À Rome, le théâtre des burattini est privilégié ; on lui permet de continuer de jouer pendant la clôture obligée des autres théâtres, laquelle dure depuis les derniers jours du carnaval jusqu’aux fêtes de Noël. Ce théâtre, le meilleur qui existe peut-être en ce genre, occupe sur la place San Lorenzo in Lucina une salle basse du palais Fiano. Nous avons pour nous y introduire un guide excellent, un ancien écrivain de cette Revue, l’auteur de Rome, Naples et Florence. Pouvons-nous mieux faire que de lui céder la parole ?

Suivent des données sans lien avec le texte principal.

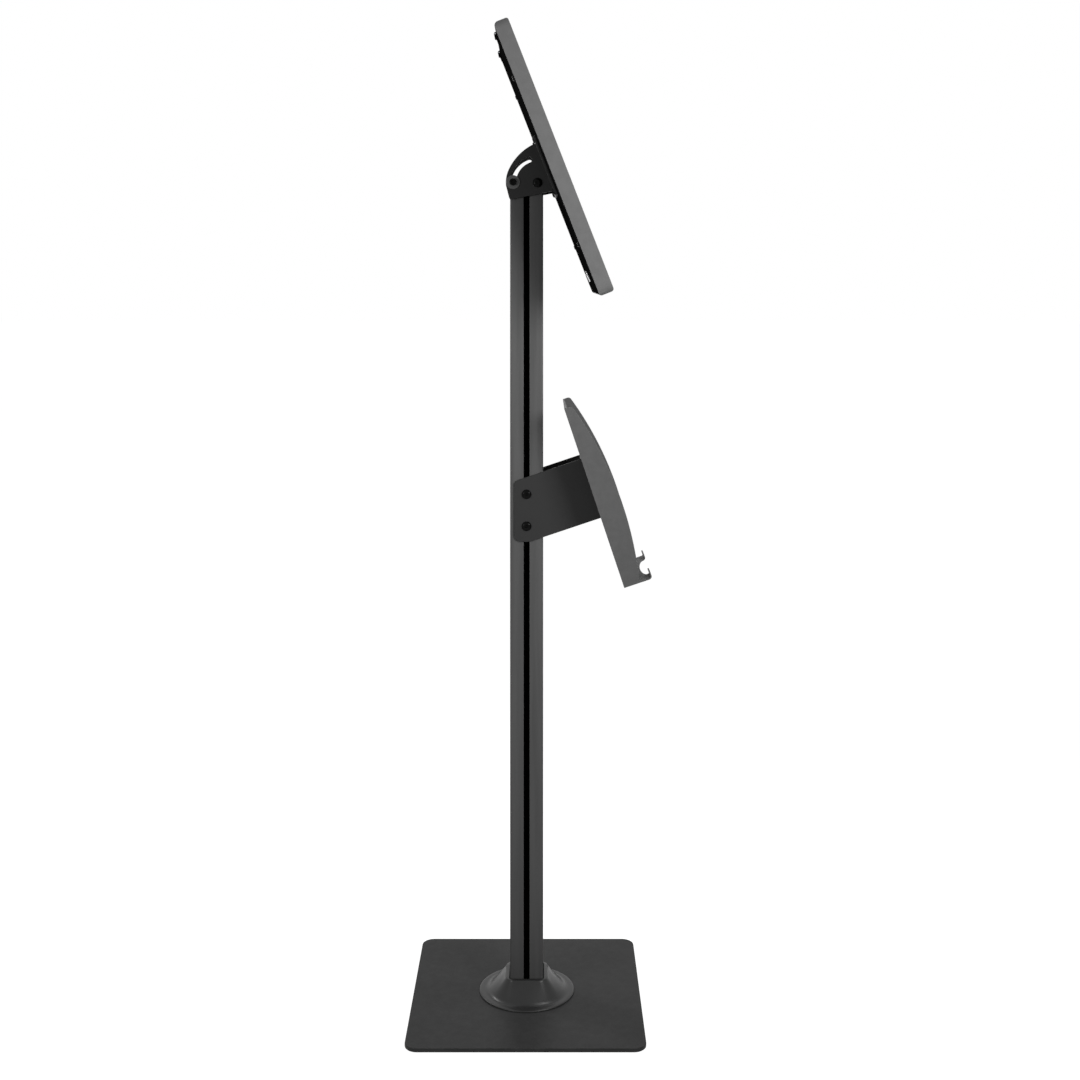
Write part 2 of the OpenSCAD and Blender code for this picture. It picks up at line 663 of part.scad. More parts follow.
// Bracket of the leaflet holder
module arm_outline() let (
    top = rack_point(-arm_t / 2, arm_high_v), low = rack_point(-arm_t / 2, arm_low_v),
    slope = tan(rack_lean), foot = low.y - slope * (low.x + arm_back) + arm_foot
) polygon(rounded([
    top, [-arm_back, top.y - slope * (top.x + arm_back)],
    [-arm_back, foot], [-arm_back + arm_foot / slope, foot], low
], [0, 7, 9, 25, 0]));
module rack_bracket() color(dark) difference() {
    union() {
        both() along_y(arm_in, arm_t) arm_outline();
        rack_frame() translate([-arm_t, -arm_out, arm_low_v])
            cube([arm_t, 2 * arm_out, arm_high_v - arm_low_v]);
    }
    for (j = sides) translate([0, 0, rack_z + j * rack_pitch / 2])
        rod_y(bolt_r + bolt_gap, -arm_out - 1, 2 * arm_out + 2);
    holder_screw_places() rod_x(small_r + bolt_gap, -arm_t - 1, arm_t + 2);
}
module rack_screws() color(black) both() for (j = sides)
    translate([0, arm_out, rack_z + j * rack_pitch / 2]) rotate([-90, 0, 0])
        button_screw(bolt_r, button_r, button_h, arm_out - half + slot_lip + slot_nut_t + 0.5, socket_r);
module slot_nuts() color(steel) both() for (j = sides)
    translate([0, half - slot_lip - 0.3, rack_z + j * rack_pitch / 2]) difference() {
        translate([3 - cavity_w / 2, -slot_nut_t, -9]) cube([cavity_w - 6, slot_nut_t, 18]);
        rod_y(bolt_r, -slot_nut_t - 1, slot_nut_t + 2);
    }

// Leaflet holder
module holder_screw_places() rack_frame()
    for (i = sides, v = [arm_low_v + 16, arm_high_v - 16]) translate([0, i * 13, v]) children();
module side_wall_outline() polygon(concat(
    [[0, 0], [wall_depth(0), 0]],
    [for (k = [1 : 24]) let (v = rack_l * k / 25) [wall_depth(v), v]],
    corner([wall_depth(rack_l * 0.96), rack_l * 0.96], [wall_depth(rack_l), rack_l], [0, rack_l], 5),
    [[0, rack_l]]
));
// Hooked section of the front lips
module lip_outline() let (root = lip_reach - 2 * lip_bend, tip = [lip_reach - 0.8, lip_h])
    polygon(rounded([
        [root, 0], [lip_reach, 0], tip, tip - [rack_t, 0], [lip_reach - rack_t, rack_t], [root, rack_t]
    ], [0, lip_bend, 0, 0, lip_bend - rack_t, 0]));
module leaflet_holder() color(charcoal) difference() {
    rack_frame() {
        difference() {
            translate([0, -rack_w / 2, 0]) cube([rack_t, rack_w, rack_l]);
            for (i = sides) translate([0, i * (rack_w / 2), rack_l])
                rotate([45, 0, 0]) cube([20, 7, 7], center = true);
        }
        both() along_y(rack_w / 2 - rack_t, rack_t) side_wall_outline();
        difference() {
            translate([0, -rack_w / 2, 0]) cube([shelf_d, rack_w, rack_t]);
            translate([shelf_d, 0, -1]) scale([scoop_d / scoop_half, 1, 1]) cylinder(r = scoop_half, h = 9);
        }
        both() along_y(scoop_half, lip_w) lip_outline();
    }
    holder_screw_places() {
        rod_x(small_r + bolt_gap, -1, rack_t + 2);
        translate([rack_t + eps, 0, 0]) rotate([0, -90, 0])
            cylinder(r1 = holder_head_r + bolt_gap, r2 = small_r + bolt_gap, h = holder_head_r - small_r);
    }
}
module holder_screws() color(black) holder_screw_places() translate([rack_t - sink, 0, 0])
    rotate([0, -90, 0])
        flush_screw(small_r, holder_head_r, rack_t - sink + arm_t + small_nut_t + 0.5, small_key_r);
module holder_nuts() color(steel) holder_screw_places() translate([-arm_t - small_nut_t, 0, 0])
    rotate([0, 90, 0]) hex_nut(small_nut_r, small_nut_t, small_r);

base_mat();
base_plate();
post_flange();
base_bolts();
foot_screws();
flange_cover();
post();
tilt_fork();
fork_screws();
pivot_bolts();
pivot_nuts();
friction_washers();
clamp_screws();
clamp_washers();
clamp_nuts();
tilt_bracket();
plate_screws();
back_plate();
corner_holders();
corner_screws();
foam_pads();
cable_grommet();
hinge_knuckles();
hinge_pins();
lock_barrel();
lock_nut();
front_cover();
cover_knuckles();
window_gasket();
lock_catch();
lock_plug();
lock_cam();
cam_screw();
rack_bracket();
rack_screws();
slot_nuts();
leaflet_holder();
holder_screws();
holder_nuts();
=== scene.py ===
import math

import bmesh
import bpy
from mathutils import Matrix, Vector


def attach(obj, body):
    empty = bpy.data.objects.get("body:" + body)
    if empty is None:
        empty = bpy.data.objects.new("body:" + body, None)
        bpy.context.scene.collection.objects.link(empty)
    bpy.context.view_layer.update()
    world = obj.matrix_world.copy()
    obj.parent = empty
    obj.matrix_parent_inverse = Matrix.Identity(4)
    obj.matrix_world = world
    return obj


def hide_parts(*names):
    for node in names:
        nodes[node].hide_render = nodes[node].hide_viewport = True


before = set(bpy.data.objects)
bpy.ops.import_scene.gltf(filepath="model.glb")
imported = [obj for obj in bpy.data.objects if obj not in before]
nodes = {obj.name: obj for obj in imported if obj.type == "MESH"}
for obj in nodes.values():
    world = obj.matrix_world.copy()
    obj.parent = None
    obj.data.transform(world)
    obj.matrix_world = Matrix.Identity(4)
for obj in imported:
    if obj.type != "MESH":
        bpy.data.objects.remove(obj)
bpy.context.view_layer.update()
print("frame loaded with", len(nodes), "nodes")

mm = 0.001
headPivot = Vector((14.8, 0, 1114.8)) * mm  # tilt axis, as in the part's source
headLean = math.radians(21.35)
rackCorner = Vector((130, 0, 575)) * mm  # lower back edge of the leaflet holder
rackLean = math.radians(18.55)


def leaningFrame(corner, lean):
    # local X is the front normal, local Z runs up the back
    return Matrix.Translation(corner) @ Matrix.Rotation(-lean, 4, "Y")


headFrame = leaningFrame(headPivot, headLean)
rackFrame = leaningFrame(rackCorner, rackLean)


photoCamera = {
    "place": (0.025, -2.019, 0.988),
    "lens": 48.89,
    "sensor": 36.0,
    "shift": (-0.0046, -0.2444),
}


def makeCamera(values):
    lens = bpy.data.cameras.new("photoCamera")
    lens.lens = values["lens"]
    lens.sensor_width = values["sensor"]
    lens.shift_x, lens.shift_y = values["shift"]
    holder = bpy.data.objects.new("photoCamera", lens)
    holder.location = values["place"]
    holder.rotation_euler = (math.radians(90), 0, 0)  # level, looking along +Y
    bpy.context.scene.collection.objects.link(holder)
    bpy.context.scene.camera = holder


makeCamera(photoCamera)
print("camera placed")


def newGroup(name, inputs, outputs):
    tree = bpy.data.node_groups.new(name, "ShaderNodeTree")
    for label, kind, value in inputs:
        socket = tree.interface.new_socket(label, in_out="INPUT", socket_type=kind)
        if value is not None:
            socket.default_value = value
    for label, kind in outputs:
        tree.interface.new_socket(label, in_out="OUTPUT", socket_type=kind)
    return tree, tree.nodes.new("NodeGroupInput"), tree.nodes.new("NodeGroupOutput")


def addMath(tree, operation, first, second=None):
    node = tree.nodes.new("ShaderNodeMath")
    node.operation = operation
    for index, value in enumerate((first, second)):
        if value is None:
            continue
        if isinstance(value, (int, float)):
            node.inputs[index].default_value = value
        else:
            tree.links.new(value, node.inputs[index])
    return node.outputs[0]


def addNoise(tree, vector, scale, detail=3.0, roughness=0.5):
    node = tree.nodes.new("ShaderNodeTexNoise")
    node.inputs["Detail"].default_value = detail
    node.inputs["Roughness"].default_value = roughness
    tree.links.new(vector, node.inputs["Vector"])
    if isinstance(scale, (int, float)):
        node.inputs["Scale"].default_value = scale
    else:
        tree.links.new(scale, node.inputs["Scale"])
    return node.outputs["Fac"]


def addRange(tree, value, low, high, toLow=0.0, toHigh=1.0):
    node = tree.nodes.new("ShaderNodeMapRange")
    tree.links.new(value, node.inputs["Value"])
    for label, number in zip(("From Min", "From Max", "To Min", "To Max"), (low, high, toLow, toHigh)):
        node.inputs[label].default_value = number
    return node.outputs["Result"]


def addMix(tree, factor, first, second, blend="MIX"):
    node = tree.nodes.new("ShaderNodeMix")
    node.data_type = "RGBA"
    node.blend_type = blend
    for index, value in ((0, factor), (6, first), (7, second)):
        if hasattr(value, "is_output"):
            tree.links.new(value, node.inputs[index])
        else:
            node.inputs[index].default_value = value
    return node.outputs[2]


maskValues = {
    "fineNoise": (2.0, 0.55), "slowNoise": (2.0, 0.4), "cloudNoise": (4.0, 0.6),  # detail, roughness
    "cloudRange": (0.3, 0.7), "edgeRange": (0.51, 0.58), "patchScale": 90.0,
    "patchRange": (0.35, 0.65), "upRange": (0.6, 1.0), "speckScale": 420.0, "speckNoise": (4.0, 0.7),
    "speckRange": (0.5, 0.75), "slotShadeRange": (0.0003, 0.0012),
}


def buildGrain(v):
    # fine orange-peel of a powder coat over a slower ripple
    tree, start, end = newGroup(
        "coatGrain",
        [("Vector", "NodeSocketVector", None), ("Grain", "NodeSocketFloat", 1500.0),
         ("Ripple", "NodeSocketFloat", 260.0), ("Ripple Share", "NodeSocketFloat", 0.4)],
        [("Height", "NodeSocketFloat")],
    )
    fine = addNoise(tree, start.outputs["Vector"], start.outputs["Grain"], *v["fineNoise"])
    slow = addNoise(tree, start.outputs["Vector"], start.outputs["Ripple"], *v["slowNoise"])
    share = addMath(tree, "MULTIPLY", slow, start.outputs["Ripple Share"])
    tree.links.new(addMath(tree, "ADD", fine, share), end.inputs["Height"])
    return tree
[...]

« Hier, vers les neuf heures, dit M. Beyle, je sortais de ces salles magnifiques, voisines d’un jardin rempli d’orangers qu’on appelle le café Rospoli. Vis-à-vis se trouve le palais Fiano. Un homme à la porte d’une espèce de cave disait : « Entrate, ô signori ! entrez, messieurs ! voilà que ça va commencer ! » J’entrai en effet dans ce petit théâtre pour la somme de 28 centimes. Ce prix me fit redouter la mauvaise compagnie et les puces. Je fus bientôt rassuré ; j’avais pour voisins de bons bourgeois de Rome … Le peuple romain est peut-être celui de toute l’Europe qui aime et saisit le mieux la satire fine et mordante… La censure théâtrale est plus méticuleuse que celle de

  1. Lettre de M. Viguier dans le Monde dramatique, 1835, t. II, p. 35.
  2. Voyez les Marguerites nouveau keapsake ; Moulin, 1844, p. 75 et suiv.